** Start Information shown **

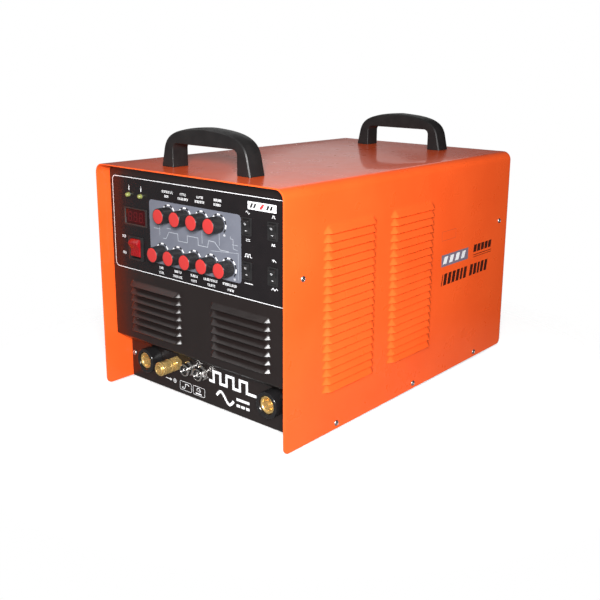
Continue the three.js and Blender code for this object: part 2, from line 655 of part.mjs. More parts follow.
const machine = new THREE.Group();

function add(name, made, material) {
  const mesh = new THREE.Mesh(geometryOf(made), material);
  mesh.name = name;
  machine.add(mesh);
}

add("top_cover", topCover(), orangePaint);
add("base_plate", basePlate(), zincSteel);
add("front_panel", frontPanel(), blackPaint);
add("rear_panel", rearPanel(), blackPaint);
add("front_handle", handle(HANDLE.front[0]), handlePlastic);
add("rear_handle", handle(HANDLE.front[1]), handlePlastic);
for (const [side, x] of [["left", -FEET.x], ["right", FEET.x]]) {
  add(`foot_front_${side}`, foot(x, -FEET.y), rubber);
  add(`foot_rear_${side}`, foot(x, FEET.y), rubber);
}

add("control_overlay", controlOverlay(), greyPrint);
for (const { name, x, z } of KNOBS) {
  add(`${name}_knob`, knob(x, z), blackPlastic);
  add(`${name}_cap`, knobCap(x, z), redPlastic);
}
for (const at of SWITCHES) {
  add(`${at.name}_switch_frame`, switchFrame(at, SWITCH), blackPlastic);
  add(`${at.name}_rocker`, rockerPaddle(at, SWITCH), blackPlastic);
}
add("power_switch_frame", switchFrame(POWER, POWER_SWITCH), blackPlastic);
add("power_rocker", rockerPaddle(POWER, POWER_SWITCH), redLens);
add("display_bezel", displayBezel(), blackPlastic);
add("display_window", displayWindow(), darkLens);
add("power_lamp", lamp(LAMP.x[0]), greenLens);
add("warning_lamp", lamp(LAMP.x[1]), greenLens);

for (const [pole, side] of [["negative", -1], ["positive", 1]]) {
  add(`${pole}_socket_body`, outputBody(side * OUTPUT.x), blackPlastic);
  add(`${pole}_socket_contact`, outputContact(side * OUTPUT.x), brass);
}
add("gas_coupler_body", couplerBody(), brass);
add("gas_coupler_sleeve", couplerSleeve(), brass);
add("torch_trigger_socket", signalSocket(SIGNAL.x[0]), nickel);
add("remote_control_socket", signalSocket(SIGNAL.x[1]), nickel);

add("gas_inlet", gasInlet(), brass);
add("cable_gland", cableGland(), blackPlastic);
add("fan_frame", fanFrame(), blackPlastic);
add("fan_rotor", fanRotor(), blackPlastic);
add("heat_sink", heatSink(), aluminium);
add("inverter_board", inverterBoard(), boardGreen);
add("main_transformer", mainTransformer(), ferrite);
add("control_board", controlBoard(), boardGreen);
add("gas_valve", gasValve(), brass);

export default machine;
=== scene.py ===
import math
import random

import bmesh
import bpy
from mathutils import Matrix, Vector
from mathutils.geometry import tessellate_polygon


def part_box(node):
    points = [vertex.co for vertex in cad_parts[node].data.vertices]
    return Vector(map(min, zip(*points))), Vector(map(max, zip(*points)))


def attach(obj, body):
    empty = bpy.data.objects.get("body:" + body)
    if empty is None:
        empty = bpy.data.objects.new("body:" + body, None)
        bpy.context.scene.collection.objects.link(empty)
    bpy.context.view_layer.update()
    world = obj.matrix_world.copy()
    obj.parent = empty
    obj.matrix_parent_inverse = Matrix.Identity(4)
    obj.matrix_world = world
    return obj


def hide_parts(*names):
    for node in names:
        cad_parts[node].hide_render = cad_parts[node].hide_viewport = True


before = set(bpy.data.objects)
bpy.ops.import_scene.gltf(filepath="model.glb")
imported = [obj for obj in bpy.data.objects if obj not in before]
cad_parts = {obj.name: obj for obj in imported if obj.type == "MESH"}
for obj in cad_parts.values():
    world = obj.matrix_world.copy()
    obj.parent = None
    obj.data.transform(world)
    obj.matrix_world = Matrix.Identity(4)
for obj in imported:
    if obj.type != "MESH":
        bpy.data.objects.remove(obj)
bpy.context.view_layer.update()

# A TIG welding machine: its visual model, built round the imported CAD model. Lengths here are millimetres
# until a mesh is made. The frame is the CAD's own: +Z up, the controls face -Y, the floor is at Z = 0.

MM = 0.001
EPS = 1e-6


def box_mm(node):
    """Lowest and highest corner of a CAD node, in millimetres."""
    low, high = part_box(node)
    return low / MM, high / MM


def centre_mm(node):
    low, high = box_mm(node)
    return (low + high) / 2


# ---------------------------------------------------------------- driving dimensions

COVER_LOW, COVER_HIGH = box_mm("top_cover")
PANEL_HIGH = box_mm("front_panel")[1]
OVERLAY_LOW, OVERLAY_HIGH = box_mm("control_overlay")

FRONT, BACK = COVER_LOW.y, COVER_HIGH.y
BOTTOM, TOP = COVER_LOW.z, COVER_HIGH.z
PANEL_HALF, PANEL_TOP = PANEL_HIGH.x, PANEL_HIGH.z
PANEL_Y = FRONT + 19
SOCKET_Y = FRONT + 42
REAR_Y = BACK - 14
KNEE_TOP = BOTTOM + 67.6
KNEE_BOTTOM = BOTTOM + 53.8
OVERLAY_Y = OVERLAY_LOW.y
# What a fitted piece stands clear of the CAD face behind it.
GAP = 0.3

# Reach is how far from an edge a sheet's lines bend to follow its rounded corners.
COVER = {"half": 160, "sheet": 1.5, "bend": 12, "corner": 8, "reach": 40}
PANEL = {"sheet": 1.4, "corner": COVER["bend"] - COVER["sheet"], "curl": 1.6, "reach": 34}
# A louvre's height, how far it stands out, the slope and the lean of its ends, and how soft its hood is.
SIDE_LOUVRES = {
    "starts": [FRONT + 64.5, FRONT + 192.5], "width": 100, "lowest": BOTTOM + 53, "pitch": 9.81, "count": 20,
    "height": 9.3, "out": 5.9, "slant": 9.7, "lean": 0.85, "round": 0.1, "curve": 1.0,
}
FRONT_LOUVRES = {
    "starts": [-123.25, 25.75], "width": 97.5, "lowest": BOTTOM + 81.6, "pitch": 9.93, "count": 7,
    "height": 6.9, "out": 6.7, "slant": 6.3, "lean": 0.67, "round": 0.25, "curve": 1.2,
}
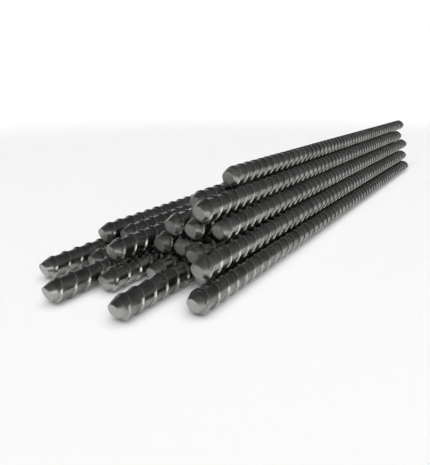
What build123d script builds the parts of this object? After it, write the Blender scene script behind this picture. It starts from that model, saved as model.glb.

** End Information shown **

▶ **Problem details**: Reproduce the lines exactly, from the line that contains "for (const [pole, side]" through the line that contains "obj.parent = empty", and nothing more.

▶ **Result for this task**:
for (const [pole, side] of [["negative", -1], ["positive", 1]]) {
  add(`${pole}_socket_body`, outputBody(side * OUTPUT.x), blackPlastic);
  add(`${pole}_socket_contact`, outputContact(side * OUTPUT.x), brass);
}
add("gas_coupler_body", couplerBody(), brass);
add("gas_coupler_sleeve", couplerSleeve(), brass);
add("torch_trigger_socket", signalSocket(SIGNAL.x[0]), nickel);
add("remote_control_socket", signalSocket(SIGNAL.x[1]), nickel);

add("gas_inlet", gasInlet(), brass);
add("cable_gland", cableGland(), blackPlastic);
add("fan_frame", fanFrame(), blackPlastic);
add("fan_rotor", fanRotor(), blackPlastic);
add("heat_sink", heatSink(), aluminium);
add("inverter_board", inverterBoard(), boardGreen);
add("main_transformer", mainTransformer(), ferrite);
add("control_board", controlBoard(), boardGreen);
add("gas_valve", gasValve(), brass);

export default machine;
=== scene.py ===
import math
import random

import bmesh
import bpy
from mathutils import Matrix, Vector
from mathutils.geometry import tessellate_polygon


def part_box(node):
    points = [vertex.co for vertex in cad_parts[node].data.vertices]
    return Vector(map(min, zip(*points))), Vector(map(max, zip(*points)))


def attach(obj, body):
    empty = bpy.data.objects.get("body:" + body)
    if empty is None:
        empty = bpy.data.objects.new("body:" + body, None)
        bpy.context.scene.collection.objects.link(empty)
    bpy.context.view_layer.update()
    world = obj.matrix_world.copy()
    obj.parent = empty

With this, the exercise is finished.